Everyone defines what a sustainable world looks like a little bit differently. So, the only way to create a sustainable world is to integrate the many diverse values in our society.
Time and again humans have shown a remarkable ability to solve problems. Our ingenuity is truly impressive. But the challenges we face at this point in human history are large, complex, and global in scope. Solving a problem as big as say, climate change, will require widespread participation. It will take everyone; we’re truly living in an all-hands-on-deck time.
We have the science to begin to solve the many complex issues of our time, but we are a more divided society than ever, and trust in science, leaders, and each other, is at a historic low. Facts don’t seem to matter, and yet we know they do. Big, complex problems need diverse perspectives and ideas, not like-mindedness.

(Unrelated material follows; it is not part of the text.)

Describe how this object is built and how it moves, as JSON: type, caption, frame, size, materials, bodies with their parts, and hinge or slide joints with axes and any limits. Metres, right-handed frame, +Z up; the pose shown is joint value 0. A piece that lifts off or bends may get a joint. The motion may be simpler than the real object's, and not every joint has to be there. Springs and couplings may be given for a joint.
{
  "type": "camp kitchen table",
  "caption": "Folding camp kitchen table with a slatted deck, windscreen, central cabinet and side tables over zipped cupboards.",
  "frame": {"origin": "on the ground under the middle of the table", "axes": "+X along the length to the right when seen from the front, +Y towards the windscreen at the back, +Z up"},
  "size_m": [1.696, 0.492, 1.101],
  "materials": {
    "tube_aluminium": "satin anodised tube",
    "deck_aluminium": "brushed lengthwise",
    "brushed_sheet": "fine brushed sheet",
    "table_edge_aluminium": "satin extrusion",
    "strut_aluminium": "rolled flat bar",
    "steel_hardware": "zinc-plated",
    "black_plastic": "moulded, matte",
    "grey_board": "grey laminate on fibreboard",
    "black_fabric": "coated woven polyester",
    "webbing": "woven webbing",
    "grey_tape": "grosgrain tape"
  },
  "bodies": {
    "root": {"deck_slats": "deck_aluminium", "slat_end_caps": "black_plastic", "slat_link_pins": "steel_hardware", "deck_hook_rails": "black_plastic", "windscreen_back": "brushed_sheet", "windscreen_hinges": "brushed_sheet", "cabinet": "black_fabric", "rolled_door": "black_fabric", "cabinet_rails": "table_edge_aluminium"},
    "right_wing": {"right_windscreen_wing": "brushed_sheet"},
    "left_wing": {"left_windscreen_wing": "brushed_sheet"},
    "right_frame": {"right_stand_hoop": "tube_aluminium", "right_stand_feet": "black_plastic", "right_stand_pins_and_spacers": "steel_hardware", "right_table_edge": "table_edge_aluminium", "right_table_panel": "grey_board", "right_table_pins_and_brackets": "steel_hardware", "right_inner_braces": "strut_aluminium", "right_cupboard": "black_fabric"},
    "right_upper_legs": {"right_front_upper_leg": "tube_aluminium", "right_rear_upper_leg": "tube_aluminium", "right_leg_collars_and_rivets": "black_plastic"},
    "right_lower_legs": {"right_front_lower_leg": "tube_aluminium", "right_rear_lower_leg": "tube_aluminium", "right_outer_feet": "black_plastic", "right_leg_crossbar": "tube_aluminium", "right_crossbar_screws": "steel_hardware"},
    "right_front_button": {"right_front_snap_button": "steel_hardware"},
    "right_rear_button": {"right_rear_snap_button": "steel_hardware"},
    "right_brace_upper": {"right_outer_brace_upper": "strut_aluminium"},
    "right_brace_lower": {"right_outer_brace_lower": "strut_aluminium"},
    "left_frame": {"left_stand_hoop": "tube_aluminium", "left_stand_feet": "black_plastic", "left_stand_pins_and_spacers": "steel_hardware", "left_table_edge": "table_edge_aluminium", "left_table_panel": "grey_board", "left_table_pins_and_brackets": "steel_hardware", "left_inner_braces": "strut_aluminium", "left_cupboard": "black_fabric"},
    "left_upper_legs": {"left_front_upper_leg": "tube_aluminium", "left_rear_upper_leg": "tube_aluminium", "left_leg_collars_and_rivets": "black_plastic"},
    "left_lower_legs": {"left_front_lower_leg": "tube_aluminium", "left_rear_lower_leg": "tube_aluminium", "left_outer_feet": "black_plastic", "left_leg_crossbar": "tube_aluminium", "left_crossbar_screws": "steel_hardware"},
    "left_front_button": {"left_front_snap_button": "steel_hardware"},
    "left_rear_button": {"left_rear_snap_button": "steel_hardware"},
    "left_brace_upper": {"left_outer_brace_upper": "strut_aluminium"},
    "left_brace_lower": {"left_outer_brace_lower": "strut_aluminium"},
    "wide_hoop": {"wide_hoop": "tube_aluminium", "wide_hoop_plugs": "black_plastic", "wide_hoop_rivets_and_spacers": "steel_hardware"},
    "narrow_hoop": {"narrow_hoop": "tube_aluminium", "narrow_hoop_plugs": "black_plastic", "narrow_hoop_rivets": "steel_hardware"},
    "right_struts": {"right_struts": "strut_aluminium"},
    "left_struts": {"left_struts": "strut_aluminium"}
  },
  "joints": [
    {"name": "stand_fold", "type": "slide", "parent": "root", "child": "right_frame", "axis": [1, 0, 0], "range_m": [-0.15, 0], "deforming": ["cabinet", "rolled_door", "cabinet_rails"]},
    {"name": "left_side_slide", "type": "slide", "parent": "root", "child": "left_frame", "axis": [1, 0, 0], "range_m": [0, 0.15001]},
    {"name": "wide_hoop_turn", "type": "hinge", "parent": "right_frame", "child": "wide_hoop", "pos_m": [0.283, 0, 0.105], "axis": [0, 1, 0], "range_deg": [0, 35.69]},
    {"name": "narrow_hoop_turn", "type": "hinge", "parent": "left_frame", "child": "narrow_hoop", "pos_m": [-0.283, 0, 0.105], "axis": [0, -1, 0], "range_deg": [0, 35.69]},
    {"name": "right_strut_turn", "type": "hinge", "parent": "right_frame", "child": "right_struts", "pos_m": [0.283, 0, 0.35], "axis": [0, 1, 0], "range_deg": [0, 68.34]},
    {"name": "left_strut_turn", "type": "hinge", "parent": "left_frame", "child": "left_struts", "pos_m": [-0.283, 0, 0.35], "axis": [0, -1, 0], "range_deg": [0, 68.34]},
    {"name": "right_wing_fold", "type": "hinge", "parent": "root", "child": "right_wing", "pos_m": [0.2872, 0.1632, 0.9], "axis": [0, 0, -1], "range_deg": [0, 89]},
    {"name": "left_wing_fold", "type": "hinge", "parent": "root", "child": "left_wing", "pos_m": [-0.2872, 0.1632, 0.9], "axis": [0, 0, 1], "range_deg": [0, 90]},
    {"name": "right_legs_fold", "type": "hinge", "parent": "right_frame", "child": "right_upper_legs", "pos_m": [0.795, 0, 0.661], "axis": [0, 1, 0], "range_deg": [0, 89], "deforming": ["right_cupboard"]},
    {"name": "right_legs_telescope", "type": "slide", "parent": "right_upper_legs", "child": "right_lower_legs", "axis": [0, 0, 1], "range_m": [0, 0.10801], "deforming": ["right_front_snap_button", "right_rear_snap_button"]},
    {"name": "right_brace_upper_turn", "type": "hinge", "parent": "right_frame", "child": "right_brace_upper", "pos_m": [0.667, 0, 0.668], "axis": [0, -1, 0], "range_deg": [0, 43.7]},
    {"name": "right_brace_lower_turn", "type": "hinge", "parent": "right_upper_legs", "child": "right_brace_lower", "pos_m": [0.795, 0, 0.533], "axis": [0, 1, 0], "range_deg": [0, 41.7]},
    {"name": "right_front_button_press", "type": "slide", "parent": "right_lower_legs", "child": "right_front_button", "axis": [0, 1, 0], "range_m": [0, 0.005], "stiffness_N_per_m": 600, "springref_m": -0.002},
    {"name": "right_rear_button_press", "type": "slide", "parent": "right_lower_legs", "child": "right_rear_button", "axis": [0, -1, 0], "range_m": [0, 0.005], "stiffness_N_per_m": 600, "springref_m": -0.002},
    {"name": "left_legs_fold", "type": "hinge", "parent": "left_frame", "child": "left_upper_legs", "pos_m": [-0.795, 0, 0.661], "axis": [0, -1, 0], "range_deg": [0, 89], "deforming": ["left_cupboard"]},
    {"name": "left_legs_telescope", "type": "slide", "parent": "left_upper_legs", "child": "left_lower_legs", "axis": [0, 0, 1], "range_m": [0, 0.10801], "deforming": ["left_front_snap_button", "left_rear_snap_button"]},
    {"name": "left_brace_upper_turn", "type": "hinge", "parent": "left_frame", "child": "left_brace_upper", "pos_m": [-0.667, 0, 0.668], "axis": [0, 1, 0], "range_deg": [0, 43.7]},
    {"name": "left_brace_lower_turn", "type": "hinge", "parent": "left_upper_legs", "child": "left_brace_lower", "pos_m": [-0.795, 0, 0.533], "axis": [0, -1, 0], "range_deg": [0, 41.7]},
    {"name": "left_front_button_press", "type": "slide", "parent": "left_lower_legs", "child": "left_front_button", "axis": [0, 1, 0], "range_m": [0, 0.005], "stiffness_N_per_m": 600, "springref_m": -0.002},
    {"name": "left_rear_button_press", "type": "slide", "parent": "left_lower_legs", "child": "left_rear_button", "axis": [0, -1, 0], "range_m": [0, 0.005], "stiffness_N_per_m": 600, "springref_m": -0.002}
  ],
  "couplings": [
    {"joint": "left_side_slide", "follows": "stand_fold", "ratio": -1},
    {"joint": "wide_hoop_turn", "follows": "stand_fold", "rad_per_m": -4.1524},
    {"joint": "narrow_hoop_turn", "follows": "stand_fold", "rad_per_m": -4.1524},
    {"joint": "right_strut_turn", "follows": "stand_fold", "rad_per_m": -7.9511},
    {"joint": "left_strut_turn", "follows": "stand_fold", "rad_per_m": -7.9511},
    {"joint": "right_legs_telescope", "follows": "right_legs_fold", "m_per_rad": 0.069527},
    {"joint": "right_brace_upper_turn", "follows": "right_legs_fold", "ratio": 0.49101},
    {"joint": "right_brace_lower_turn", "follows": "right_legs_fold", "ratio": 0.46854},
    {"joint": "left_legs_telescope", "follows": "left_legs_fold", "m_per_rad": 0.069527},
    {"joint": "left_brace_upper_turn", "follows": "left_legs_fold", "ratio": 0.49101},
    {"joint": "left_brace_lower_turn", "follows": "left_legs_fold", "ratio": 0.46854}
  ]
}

Engaging diverse segments of society to solve the complex problems facing us is a huge challenge. But it can be done, if we build trust before focusing on the science. Taking the time to build relationships of trust with other organizations, especially the business sector because it’s in the strongest position to move the needle the most on sustainability, is how we can scale our impact and make the world measurably more sustainable.
ABOUT THE PRESENTER
John Hagan: In 2008, John Hagan took the helm as Manomet’s third President in its 40-year history. John began his career at Manomet in 1986, when he joined the Landbird Program as a Senior Scientist. He led the analysis of Manomet’s long-term bird banding dataset and organized Manomet’s landmark symposium on Neotropical migratory bird conservation in Woods Hole in 1989. He edited the award-winning symposium volume published by Smithsonian Press.
John went on to establish Manomet’s Forest Conservation Program, based in Brunswick, Maine, in 1997. He led a variety of field studies on forestry and biodiversity in the region and helped transform how the forestry sector thinks about protecting biodiversity. His early work on birds and forestry showed that clearcuts can be important habitat for many species of conservation concern. He also showed that modern forest management threatens the persistence of many less charismatic species, such as lichens and mosses that depend on late-successional or old-growth forest. He has worked closely both with timber companies and environmental groups, and is respected as an impartial source of information as well as a neutral convener of diverse interests. With a series of grants from the National Commission on Science for Sustainable Forestry, he helped develop a simple, science-based approach to selecting sustainability indicators that include society’s economic, social, and environmental values.Science serves an important role in our society, but
John believes the users of science (farmers, foresters, fishermen, policy makers, rural communities and the interested public) should be involved in shaping how science is done. By engaging the relevant stakeholders at the beginning, through the field work, and then in interpretation of the results, science can be much more effective at leading change on the ground. This is a new way for science, and scientists, to serve the greater public interest.
John served as editor of Ornithological Monographs for the American Ornithologists’ Union (AOU) from 1993-1998. He is an Elected Member of the AOU and has served on the AOU Council. He is currently on the Forest Research Advisory Council to the U.S. Secretary of Agriculture. In 2007, he received the Austin Wilkins Forest Stewardship Award from Maine Governor John Baldacci.
John received a B.S. in Environmental Science from Texas Christian University, an M.S. in Wildlife Management from North Carolina State University, and a Ph.D. in Zoology, also from North Carolina State. He lives on Georgetown Island, Maine, and maintains offices in both Brunswick, Maine, and at Manomet’s headquarters in Plymouth, Massachusetts.